# Data shown
******

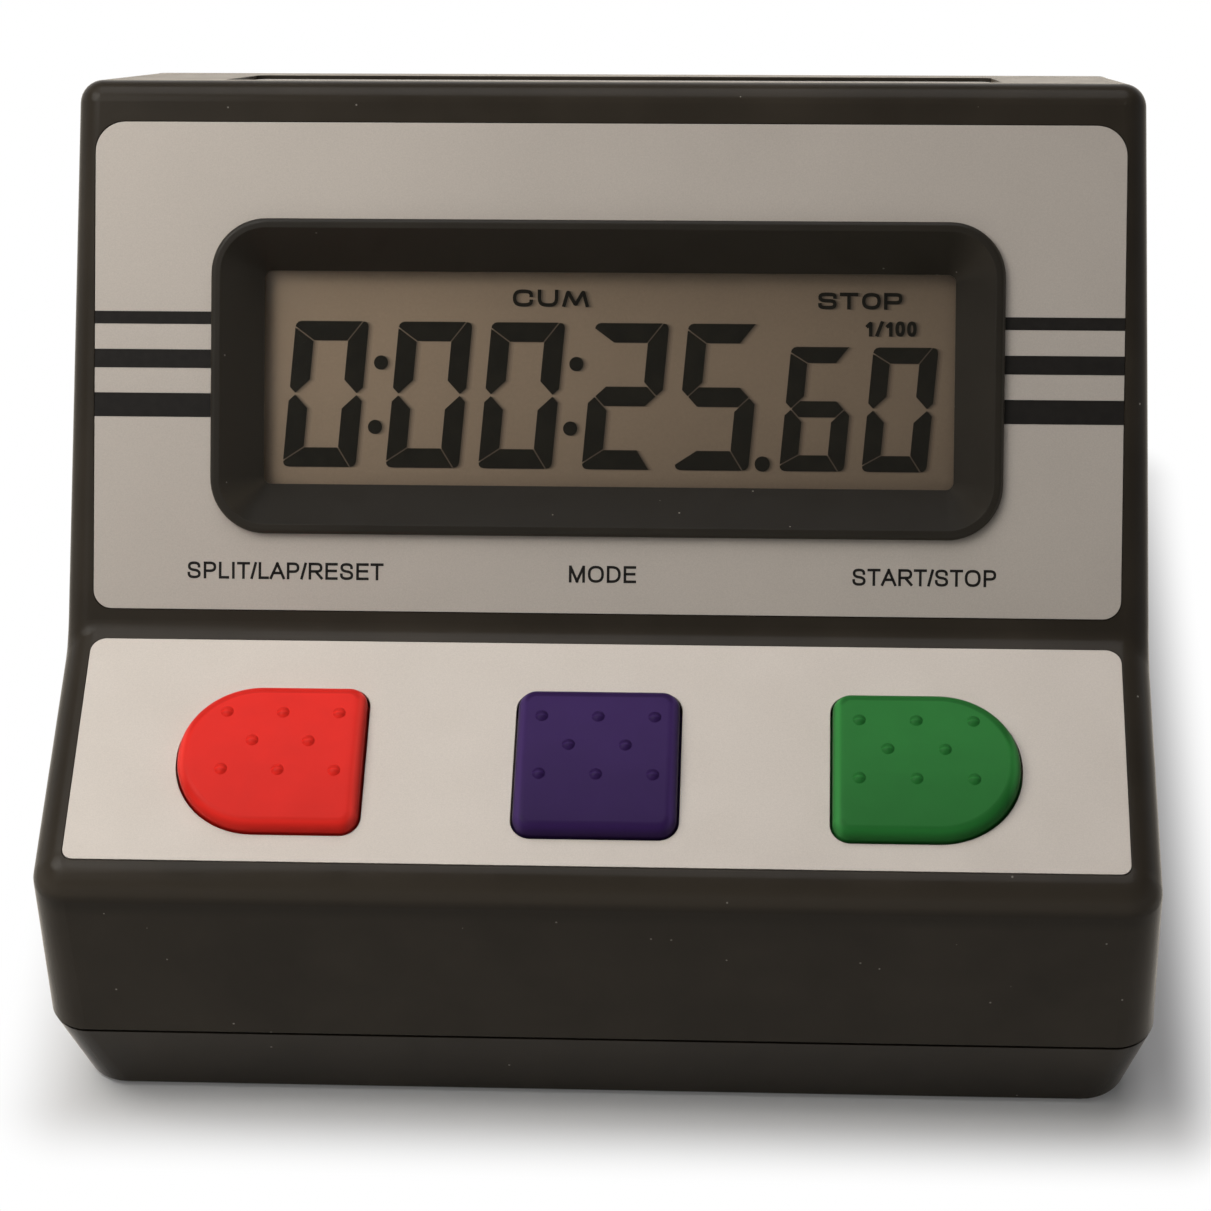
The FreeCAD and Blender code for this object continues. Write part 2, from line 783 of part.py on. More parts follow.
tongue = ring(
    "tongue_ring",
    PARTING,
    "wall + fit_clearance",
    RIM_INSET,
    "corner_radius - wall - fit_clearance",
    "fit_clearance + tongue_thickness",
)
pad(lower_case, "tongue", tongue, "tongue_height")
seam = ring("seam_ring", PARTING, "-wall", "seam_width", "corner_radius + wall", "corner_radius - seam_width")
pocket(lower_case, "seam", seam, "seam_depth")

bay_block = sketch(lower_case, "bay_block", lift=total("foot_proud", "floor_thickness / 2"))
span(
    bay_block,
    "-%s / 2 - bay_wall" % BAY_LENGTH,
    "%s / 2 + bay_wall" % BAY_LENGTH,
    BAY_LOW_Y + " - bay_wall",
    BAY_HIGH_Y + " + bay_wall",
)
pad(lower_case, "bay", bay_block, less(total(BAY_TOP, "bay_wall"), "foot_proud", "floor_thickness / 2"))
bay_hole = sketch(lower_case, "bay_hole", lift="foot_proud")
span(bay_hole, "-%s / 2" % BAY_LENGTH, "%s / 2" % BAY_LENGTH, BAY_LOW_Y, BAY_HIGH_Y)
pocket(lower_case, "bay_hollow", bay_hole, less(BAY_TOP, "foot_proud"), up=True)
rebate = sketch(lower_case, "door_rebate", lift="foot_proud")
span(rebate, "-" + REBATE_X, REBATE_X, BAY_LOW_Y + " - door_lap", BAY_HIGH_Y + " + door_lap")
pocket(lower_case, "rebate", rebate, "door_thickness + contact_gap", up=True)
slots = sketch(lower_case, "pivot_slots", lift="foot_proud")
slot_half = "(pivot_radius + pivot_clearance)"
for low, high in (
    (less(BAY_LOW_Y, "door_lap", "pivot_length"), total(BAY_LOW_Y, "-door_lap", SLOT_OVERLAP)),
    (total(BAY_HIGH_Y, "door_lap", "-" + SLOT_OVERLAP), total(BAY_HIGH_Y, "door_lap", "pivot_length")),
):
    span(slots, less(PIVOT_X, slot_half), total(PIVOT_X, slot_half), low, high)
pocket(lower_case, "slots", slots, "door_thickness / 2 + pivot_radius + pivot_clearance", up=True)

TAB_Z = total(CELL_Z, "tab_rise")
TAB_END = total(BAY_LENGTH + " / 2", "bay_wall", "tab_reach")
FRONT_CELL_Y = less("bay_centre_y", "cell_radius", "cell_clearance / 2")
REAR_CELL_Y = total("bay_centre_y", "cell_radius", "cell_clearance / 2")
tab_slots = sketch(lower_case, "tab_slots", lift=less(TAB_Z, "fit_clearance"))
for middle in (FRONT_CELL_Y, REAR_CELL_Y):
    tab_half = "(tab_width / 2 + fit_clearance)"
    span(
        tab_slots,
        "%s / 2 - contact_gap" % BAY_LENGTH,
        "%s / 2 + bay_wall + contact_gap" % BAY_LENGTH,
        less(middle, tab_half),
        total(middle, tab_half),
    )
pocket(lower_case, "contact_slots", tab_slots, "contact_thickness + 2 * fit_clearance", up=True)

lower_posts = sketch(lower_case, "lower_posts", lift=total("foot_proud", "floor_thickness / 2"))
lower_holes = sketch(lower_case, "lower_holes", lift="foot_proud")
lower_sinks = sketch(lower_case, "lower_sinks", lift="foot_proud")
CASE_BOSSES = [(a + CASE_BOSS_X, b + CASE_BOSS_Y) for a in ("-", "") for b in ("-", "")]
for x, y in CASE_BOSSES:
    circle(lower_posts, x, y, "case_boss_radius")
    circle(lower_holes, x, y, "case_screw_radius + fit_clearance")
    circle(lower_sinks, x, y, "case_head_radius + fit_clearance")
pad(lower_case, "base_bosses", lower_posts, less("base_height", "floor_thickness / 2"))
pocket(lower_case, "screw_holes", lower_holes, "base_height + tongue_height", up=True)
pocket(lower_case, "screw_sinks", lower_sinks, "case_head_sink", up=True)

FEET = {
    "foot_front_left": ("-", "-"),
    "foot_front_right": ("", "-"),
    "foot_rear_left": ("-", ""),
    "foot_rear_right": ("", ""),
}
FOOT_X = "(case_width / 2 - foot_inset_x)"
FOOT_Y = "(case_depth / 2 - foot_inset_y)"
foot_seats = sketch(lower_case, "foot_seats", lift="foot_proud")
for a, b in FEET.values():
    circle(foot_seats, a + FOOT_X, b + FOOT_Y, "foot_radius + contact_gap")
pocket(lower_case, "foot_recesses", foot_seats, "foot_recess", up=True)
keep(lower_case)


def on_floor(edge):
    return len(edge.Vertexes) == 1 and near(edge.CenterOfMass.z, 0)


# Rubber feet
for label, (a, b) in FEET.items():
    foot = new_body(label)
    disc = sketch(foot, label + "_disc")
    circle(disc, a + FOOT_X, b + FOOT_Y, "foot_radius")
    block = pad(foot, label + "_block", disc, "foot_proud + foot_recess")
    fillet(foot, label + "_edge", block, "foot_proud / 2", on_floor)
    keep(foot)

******

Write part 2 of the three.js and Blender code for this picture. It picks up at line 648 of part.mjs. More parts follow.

******

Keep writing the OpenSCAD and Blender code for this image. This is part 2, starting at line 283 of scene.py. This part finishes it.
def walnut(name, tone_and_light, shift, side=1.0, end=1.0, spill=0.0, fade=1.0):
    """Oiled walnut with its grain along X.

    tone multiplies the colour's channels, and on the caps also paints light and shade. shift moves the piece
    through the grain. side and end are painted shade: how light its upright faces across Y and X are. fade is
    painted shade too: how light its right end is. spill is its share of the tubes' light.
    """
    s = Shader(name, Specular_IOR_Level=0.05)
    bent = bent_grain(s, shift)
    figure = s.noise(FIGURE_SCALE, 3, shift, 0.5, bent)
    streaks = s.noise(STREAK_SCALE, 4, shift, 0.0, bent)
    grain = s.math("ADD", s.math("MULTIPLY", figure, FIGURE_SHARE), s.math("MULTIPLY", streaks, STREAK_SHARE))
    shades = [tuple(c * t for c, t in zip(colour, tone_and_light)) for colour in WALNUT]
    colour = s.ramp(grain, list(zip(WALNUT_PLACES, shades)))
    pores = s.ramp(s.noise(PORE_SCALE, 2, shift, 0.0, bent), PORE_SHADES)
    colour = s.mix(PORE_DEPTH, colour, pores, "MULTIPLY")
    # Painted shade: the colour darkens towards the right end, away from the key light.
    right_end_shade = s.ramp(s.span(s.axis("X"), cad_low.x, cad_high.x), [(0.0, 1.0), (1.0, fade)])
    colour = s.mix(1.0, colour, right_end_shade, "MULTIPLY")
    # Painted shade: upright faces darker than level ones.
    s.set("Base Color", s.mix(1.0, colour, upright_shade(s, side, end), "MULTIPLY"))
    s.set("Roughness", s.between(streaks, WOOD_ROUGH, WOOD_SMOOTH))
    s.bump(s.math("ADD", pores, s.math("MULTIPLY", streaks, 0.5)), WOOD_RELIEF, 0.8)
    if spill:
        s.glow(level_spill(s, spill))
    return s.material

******

# Problem details
Go through the material above and output exactly the lines from the one containing "Keep writing the" through the one containing "grain along X.".

# Answer to this problem
Keep writing the OpenSCAD and Blender code for this image. This is part 2, starting at line 283 of scene.py. This part finishes it.
def walnut(name, tone_and_light, shift, side=1.0, end=1.0, spill=0.0, fade=1.0):
    """Oiled walnut with its grain along X.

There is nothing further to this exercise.